Emily Thornberry, Schatten-Außenministerin von Labour, hat es als letzte über die erste Auswahlhürde geschafft. Zwar ist sie eine sehr erfahrene Politikerin, die Corbyn mehrmals bei „prime minister’s question“ vertreten hat und sich für ein zweites Referendum einsetzte. Dennoch stehen ihre Chancen, Corbyns Nachfolge anzutreten, nicht sonderlich gut, da sie eine ähnliche Politik wie Keir Starmer vertritt und er im Vergleich mit ihr die besseren Chancen zu haben scheint.

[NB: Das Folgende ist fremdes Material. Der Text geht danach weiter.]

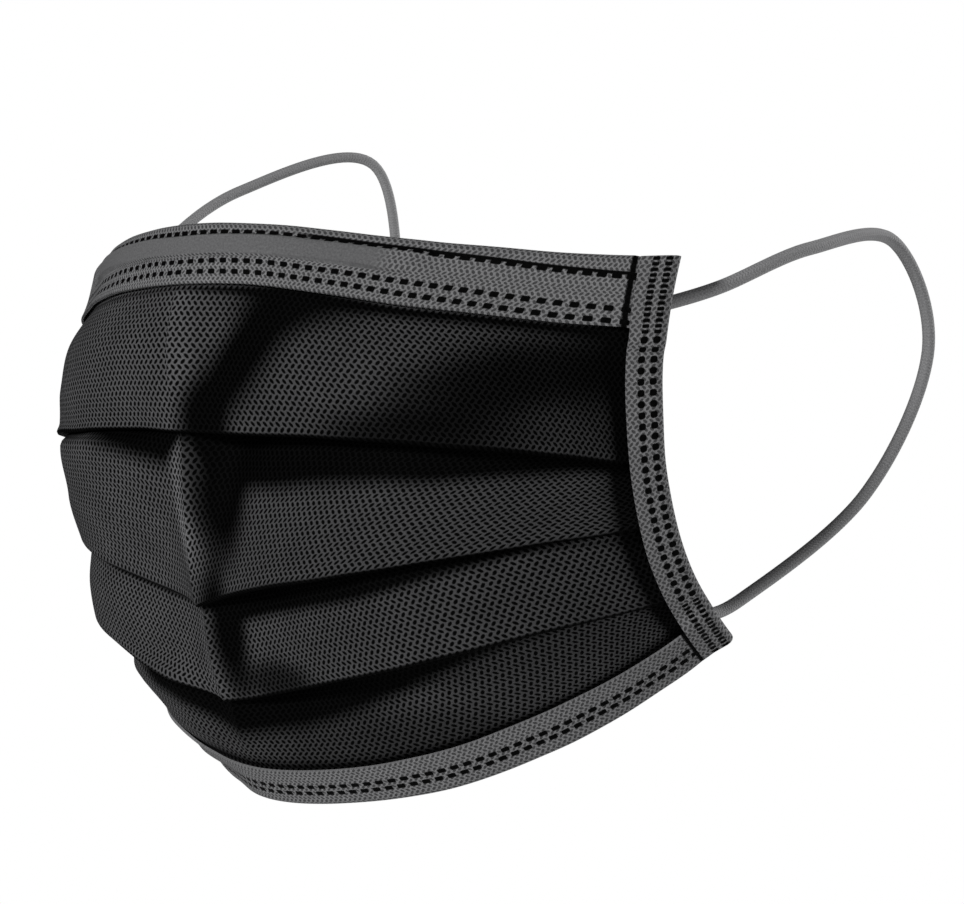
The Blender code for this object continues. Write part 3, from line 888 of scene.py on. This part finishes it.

Große Risiken für Großbritannien
Welcher Kandidat/welche Kandidatin sich auch immer durchsetzen wird: Er oder sie wird sicherstellen müssen, dass in der zunehmend von Populismus bedrohten britischen Demokratie vor allem die demokratischen Institutionen und die Entscheidungsfindung auf lokaler Ebene geschützt und gestärkt werden. Die Politik der nächsten Jahre birgt enorme Risiken: Sollte sich herausstellen, dass der Brexit eine Enttäuschung ist, droht die Polarisierung in Großbritannien weiter zuzunehmen. Die neue Labour-Führung muss außerdem die tiefen Spaltungen in der Partei kitten und sie fit machen für die Zukunft. Nicht zuletzt muss die Partei noch weiter reflektieren, was bei der letzten Wahl schief gegangen ist und neue stärker überzeugende Politikansätze entwickeln.